• [Data provided]:
⟨
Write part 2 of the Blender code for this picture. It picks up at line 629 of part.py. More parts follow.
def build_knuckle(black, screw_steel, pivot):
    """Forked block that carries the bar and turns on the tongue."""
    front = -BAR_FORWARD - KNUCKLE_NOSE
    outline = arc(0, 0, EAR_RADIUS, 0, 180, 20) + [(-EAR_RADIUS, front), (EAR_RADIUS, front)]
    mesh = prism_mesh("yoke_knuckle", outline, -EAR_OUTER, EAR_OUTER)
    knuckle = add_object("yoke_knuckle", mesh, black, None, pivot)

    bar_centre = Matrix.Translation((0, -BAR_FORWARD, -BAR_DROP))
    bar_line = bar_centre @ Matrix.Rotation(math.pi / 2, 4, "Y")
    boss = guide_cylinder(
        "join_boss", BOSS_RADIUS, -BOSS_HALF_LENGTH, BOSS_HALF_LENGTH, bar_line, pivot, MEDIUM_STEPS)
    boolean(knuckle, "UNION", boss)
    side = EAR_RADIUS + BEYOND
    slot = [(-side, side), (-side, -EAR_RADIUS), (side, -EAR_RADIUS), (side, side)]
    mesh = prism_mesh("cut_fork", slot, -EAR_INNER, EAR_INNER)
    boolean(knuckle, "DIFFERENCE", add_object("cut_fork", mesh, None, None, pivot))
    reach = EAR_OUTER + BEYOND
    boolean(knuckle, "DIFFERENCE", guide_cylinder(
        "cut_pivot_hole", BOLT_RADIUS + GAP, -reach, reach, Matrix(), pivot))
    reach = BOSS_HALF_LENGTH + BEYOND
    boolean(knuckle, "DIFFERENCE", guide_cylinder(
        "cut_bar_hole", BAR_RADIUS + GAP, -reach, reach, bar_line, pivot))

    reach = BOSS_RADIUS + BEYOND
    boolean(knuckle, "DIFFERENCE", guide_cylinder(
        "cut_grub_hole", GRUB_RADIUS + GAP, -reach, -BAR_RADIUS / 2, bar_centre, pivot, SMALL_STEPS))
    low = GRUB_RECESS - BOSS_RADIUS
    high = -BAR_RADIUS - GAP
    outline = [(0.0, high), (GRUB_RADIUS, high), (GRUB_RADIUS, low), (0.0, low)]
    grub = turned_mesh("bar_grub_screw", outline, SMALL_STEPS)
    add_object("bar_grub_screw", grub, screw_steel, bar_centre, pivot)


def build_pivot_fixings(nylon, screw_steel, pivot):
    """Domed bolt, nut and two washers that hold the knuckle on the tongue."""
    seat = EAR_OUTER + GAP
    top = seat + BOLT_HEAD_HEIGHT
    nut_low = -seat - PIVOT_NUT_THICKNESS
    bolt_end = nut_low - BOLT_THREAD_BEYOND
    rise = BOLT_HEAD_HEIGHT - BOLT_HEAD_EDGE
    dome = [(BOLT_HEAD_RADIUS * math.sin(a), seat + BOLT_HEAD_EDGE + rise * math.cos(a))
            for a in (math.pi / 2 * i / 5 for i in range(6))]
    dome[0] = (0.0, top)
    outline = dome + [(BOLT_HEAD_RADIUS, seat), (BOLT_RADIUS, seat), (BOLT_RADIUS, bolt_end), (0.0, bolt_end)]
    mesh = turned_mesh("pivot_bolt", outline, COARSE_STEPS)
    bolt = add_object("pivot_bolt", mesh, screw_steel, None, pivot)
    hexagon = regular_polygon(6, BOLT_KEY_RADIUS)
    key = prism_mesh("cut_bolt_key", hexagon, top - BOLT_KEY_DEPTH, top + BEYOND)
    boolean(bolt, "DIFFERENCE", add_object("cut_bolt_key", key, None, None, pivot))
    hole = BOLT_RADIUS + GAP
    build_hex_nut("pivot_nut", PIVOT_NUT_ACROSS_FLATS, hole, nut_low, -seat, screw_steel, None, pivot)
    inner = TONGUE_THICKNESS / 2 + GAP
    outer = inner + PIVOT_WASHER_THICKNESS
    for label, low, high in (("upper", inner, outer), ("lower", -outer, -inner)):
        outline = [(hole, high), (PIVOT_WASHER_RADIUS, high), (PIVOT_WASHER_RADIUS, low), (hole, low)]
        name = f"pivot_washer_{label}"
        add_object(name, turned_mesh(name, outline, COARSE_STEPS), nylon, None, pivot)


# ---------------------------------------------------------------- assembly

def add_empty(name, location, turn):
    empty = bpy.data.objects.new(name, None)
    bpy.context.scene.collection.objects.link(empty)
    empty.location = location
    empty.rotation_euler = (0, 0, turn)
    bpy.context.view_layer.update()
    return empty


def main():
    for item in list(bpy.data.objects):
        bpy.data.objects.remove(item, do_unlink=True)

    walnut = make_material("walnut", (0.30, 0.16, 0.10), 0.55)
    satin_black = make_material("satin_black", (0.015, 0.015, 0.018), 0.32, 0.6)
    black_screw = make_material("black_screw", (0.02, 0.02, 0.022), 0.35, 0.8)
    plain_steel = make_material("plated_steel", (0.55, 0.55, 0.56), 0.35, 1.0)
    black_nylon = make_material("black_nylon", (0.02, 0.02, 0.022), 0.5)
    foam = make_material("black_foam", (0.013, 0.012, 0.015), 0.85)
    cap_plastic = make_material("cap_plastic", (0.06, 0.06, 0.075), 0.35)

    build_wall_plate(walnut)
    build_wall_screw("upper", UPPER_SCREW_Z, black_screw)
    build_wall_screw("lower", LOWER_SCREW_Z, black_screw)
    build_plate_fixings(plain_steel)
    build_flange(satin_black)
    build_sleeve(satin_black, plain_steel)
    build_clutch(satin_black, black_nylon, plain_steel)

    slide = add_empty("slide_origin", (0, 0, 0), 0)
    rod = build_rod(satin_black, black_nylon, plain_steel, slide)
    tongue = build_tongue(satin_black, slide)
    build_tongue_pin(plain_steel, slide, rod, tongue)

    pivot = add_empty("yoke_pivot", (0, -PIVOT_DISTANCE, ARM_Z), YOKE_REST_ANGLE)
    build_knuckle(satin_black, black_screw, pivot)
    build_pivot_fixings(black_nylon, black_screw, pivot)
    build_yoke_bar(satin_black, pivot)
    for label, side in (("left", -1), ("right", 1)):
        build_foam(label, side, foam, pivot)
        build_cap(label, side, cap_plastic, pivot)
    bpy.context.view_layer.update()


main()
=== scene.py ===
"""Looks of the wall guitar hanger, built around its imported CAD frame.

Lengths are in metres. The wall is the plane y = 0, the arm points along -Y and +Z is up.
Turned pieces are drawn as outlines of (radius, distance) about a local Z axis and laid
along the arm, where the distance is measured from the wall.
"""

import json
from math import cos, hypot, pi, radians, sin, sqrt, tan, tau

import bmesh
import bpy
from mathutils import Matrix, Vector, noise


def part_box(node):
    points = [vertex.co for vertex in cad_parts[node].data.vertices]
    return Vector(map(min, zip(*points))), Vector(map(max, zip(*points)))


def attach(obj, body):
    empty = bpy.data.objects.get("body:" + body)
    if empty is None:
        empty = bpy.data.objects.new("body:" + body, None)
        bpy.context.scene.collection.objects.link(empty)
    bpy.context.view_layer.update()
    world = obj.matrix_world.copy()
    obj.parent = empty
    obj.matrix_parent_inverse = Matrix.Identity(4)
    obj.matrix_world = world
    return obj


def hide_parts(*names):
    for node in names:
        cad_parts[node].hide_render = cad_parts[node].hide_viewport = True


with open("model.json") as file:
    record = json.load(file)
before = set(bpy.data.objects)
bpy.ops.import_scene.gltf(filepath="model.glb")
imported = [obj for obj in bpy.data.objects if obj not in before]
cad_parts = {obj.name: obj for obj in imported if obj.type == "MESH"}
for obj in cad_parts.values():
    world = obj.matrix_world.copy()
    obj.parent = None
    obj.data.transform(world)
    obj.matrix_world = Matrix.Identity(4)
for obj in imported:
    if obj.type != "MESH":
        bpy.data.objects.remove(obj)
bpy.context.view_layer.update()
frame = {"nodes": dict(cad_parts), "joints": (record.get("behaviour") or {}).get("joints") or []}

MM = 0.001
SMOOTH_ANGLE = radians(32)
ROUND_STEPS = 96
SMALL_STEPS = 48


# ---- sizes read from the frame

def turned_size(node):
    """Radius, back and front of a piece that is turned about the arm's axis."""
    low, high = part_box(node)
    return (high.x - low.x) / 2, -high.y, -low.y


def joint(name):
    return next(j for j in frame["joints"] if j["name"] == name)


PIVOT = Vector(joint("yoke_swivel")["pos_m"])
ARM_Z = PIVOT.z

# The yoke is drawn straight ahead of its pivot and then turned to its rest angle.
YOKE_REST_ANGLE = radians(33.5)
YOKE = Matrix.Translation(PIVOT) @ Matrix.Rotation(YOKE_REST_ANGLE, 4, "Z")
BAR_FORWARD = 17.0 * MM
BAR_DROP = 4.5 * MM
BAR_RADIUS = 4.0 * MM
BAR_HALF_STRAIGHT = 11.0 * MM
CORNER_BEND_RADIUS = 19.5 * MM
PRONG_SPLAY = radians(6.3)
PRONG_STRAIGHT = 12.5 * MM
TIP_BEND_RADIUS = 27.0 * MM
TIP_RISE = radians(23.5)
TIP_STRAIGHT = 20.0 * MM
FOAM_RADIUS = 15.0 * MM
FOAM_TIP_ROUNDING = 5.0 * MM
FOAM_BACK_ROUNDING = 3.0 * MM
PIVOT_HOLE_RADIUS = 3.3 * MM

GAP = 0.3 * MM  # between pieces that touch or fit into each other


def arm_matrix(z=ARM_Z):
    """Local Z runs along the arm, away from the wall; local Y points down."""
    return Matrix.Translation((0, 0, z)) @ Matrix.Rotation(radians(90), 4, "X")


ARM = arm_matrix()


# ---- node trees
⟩
• [The task]:
Your task is to repeat the lines from the one containing "-PIVOT_DISTANCE, ARM_Z), YOKE_REST_ANGLE)" to the one containing "bpy.data.objects.remove(obj)", both lines included. Leave out every other line.

• [Task solution]:
    pivot = add_empty("yoke_pivot", (0, -PIVOT_DISTANCE, ARM_Z), YOKE_REST_ANGLE)
    build_knuckle(satin_black, black_screw, pivot)
    build_pivot_fixings(black_nylon, black_screw, pivot)
    build_yoke_bar(satin_black, pivot)
    for label, side in (("left", -1), ("right", 1)):
        build_foam(label, side, foam, pivot)
        build_cap(label, side, cap_plastic, pivot)
    bpy.context.view_layer.update()


main()
=== scene.py ===
"""Looks of the wall guitar hanger, built around its imported CAD frame.

Lengths are in metres. The wall is the plane y = 0, the arm points along -Y and +Z is up.
Turned pieces are drawn as outlines of (radius, distance) about a local Z axis and laid
along the arm, where the distance is measured from the wall.
"""

import json
from math import cos, hypot, pi, radians, sin, sqrt, tan, tau

import bmesh
import bpy
from mathutils import Matrix, Vector, noise


def part_box(node):
    points = [vertex.co for vertex in cad_parts[node].data.vertices]
    return Vector(map(min, zip(*points))), Vector(map(max, zip(*points)))


def attach(obj, body):
    empty = bpy.data.objects.get("body:" + body)
    if empty is None:
        empty = bpy.data.objects.new("body:" + body, None)
        bpy.context.scene.collection.objects.link(empty)
    bpy.context.view_layer.update()
    world = obj.matrix_world.copy()
    obj.parent = empty
    obj.matrix_parent_inverse = Matrix.Identity(4)
    obj.matrix_world = world
    return obj


def hide_parts(*names):
    for node in names:
        cad_parts[node].hide_render = cad_parts[node].hide_viewport = True


with open("model.json") as file:
    record = json.load(file)
before = set(bpy.data.objects)
bpy.ops.import_scene.gltf(filepath="model.glb")
imported = [obj for obj in bpy.data.objects if obj not in before]
cad_parts = {obj.name: obj for obj in imported if obj.type == "MESH"}
for obj in cad_parts.values():
    world = obj.matrix_world.copy()
    obj.parent = None
    obj.data.transform(world)
    obj.matrix_world = Matrix.Identity(4)
for obj in imported:
    if obj.type != "MESH":
        bpy.data.objects.remove(obj)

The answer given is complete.